Anemia, diamond-blackfan definition: Diamond-Blackfan anemia is a congenital erythroid aplasia, which is commonly present in infants. Patients with Diamond-Blackfan anemia have anemia (or low red blood cell counts). However, the remaining blood cells, such as white blood cells & platelets, have normal counts. Various congenital abnormalities may also occur with Diamond-Blackfan anemia patients.
Treatment: How to Treat "Anemia, Diamond-Blackfan"?

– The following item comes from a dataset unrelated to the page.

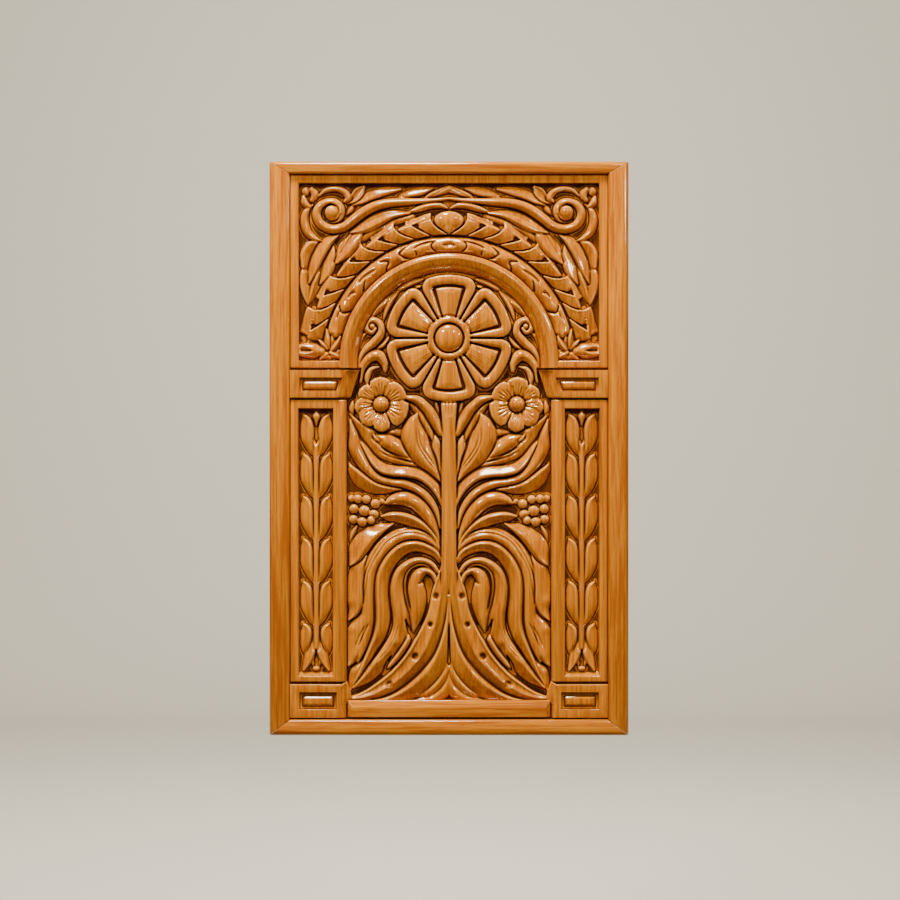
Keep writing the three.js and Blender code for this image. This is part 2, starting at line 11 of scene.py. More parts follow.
import bmesh
import bpy
import numpy as np
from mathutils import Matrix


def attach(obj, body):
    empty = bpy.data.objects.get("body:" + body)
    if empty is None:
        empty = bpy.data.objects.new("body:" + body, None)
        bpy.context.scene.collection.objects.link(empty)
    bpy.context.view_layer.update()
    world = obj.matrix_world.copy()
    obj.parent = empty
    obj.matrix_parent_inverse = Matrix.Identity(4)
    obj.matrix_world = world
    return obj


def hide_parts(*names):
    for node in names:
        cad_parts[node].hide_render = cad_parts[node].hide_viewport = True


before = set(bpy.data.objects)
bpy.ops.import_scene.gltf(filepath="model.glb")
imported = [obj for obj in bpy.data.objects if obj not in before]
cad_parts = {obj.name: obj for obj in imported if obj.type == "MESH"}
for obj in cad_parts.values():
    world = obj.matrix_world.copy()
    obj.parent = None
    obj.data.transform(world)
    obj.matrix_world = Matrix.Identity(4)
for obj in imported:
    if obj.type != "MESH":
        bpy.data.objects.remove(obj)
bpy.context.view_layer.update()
MM = 0.001

# %% [markdown]
# ## Sizes
# These are the same sizes in millimetres that the solids are drawn from. Depths are counted from the wall.

# %% Sizes in millimetres
PLAQUE_WIDTH = 360
PLAQUE_HEIGHT = 575
STILE_WIDTH = 20.5
TOP_RAIL_WIDTH = 12.5
BOTTOM_RAIL_WIDTH = 16
FRAME_DEPTH = 24.5
FRAME_ROUND = 6.5
REBATE_SHARE = 0.3
GAP = 0.3
GROOVE = 2.5
BOARD = 9

ARCH_GROUND = 2.7
BORDER_WIDTH = 8.7
BORDER_RISE = 7.5
CROWN_SPACE = 70
ARCH_OUTER = 110
ARCH_RING = 18
ARCH_RISE = 9.3
ARCH_FOOT = 5
BORDER_FOOT = 7

PILASTER_WIDTH = 56.5
PILASTER_FRONT = 11
PILASTER_OUTER_BAND = 8.8
PILASTER_INNER_BAND = 14
PILASTER_END_BAND = 9
PILASTER_FIELD_DEPTH = 7
CAPITAL_HEIGHT = 27.5
CAPITAL_FRONT = 13
CAPITAL_OVERHANG = 13.5
BASE_HEIGHT = 33
BASE_FRONT = 12
SILL_HEIGHT = 16.5
SILL_FRONT = 12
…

Diamond-Blackfan anemia treatments involve corticosteroids. In a study of 200 patients, over 80% responded to corticosteroids therapy. However, some side effects occur. Blood transfusions may also help treat severe cases of Diamond-Blackfan anemia. When remissions occur, steroid treatments are not recommended. For hematological aspects of Diamond-Blackfan anemia, bone marrow transplantation is needed. However, this type of treatment is only advised for transfusion-dependent patients because iron overloading or organ damage may occur.

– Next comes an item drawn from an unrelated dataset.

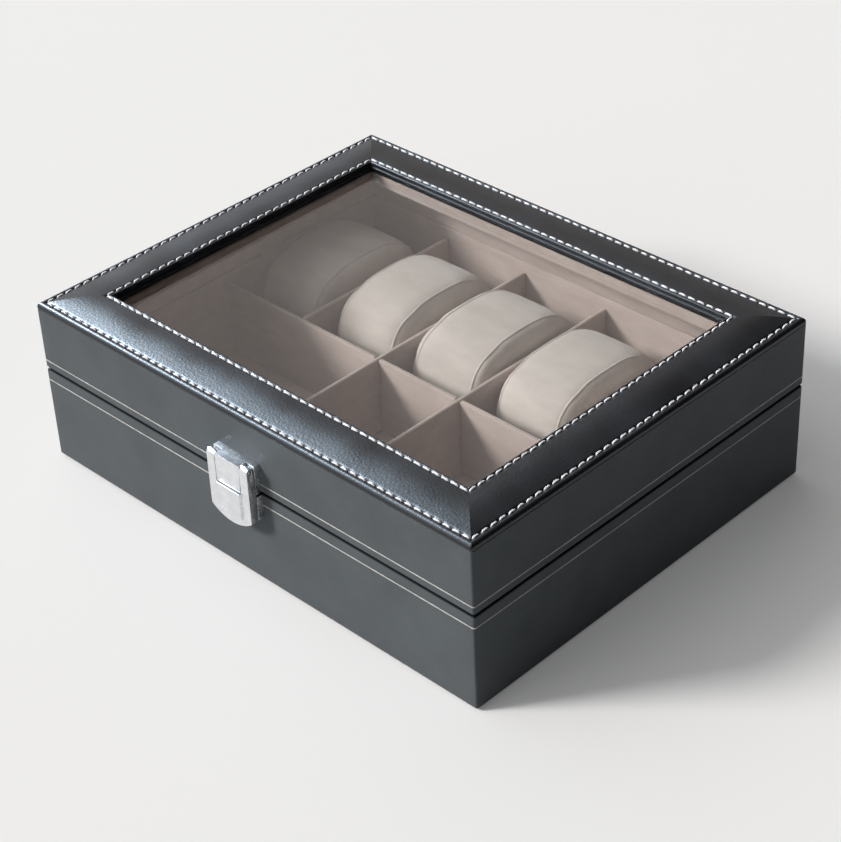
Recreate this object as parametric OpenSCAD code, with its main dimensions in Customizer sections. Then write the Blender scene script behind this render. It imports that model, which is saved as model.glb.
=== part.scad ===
// Watch box: a wrapped board case with a glazed lid, a front clasp and velvet places.
// X runs along the width, the clasp is on the -Y side, the hinges are on the +Y side, Z is up.
// The origin is the middle of the underside. All sizes are in millimetres.

/* [Box] */
// Outside width of the walls
box_w = 260; // [230:1:320]
// Outside depth of the walls, front to back
box_d = 206; // [190:1:260]
// Height of the parting line between base and lid
seam_z = 47.6; // [46:0.2:60]
// Gap between the rims of base and lid
rim_gap = 0.6; // [0.4:0.1:1.2]
// Height of the lid's walls
lid_wall_h = 30.5; // [28:0.5:50]

/* [Walls] */
// Thickness of the base's wall boards
board_t = 4.2; // [3.4:0.1:6]
// Thickness of the bottom board
bottom_t = 3; // [2:0.1:4]
// Thickness of the wrap and of the lid's cover
leather_t = 0.8; // [0.6:0.1:1]
// Width of the wrap turned in under the bottom
turn_in = 14; // [8:1:30]
// Radius of the upright corners
corner_r = 1.2; // [0.6:0.1:1.8]
// Thickness of the felt under the bottom
felt_t = 0.8; // [0.5:0.1:1.5]
// Distance from the outside of the walls to the felt's edge
felt_inset = 3; // [1:0.5:7]
// Height of each pale stripe
stripe_h = 0.9; // [0.6:0.1:1.6]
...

Diagnosis of Diamond-Blackfan anemia involves an observation of anemia, low immature red blood cells counts & a dramatic loss of erythroid precursors in the bone marrow. These clinical features support the presence of congenital abnormalities, elevated fetal hemoglobin, macrocytosis, elevated adenosine deaminase levels in the red blood cells. Most patients of Diamond-Blackfan anemia are diagnosed during the first 2 years of life.
Diamond-Blackfan anemia is characterized by extremely low red blood cell counts (anemia) & a decrease in erythroid progenitors of the bone marrow. Almost 50% of Diamond-Blackfan anemia patients suffer from various congenital abnormalities, such as cleft plate, cardiac defects, upper limb & thumb abnormalities, craniofacial malformations & cardiac defects, urogenital malformations. Many patients of Diamond-Blackfan anemia have low birth weight & growth retardation. Diamond-Blackfan anemia suffers have a high risk of developing leukemia.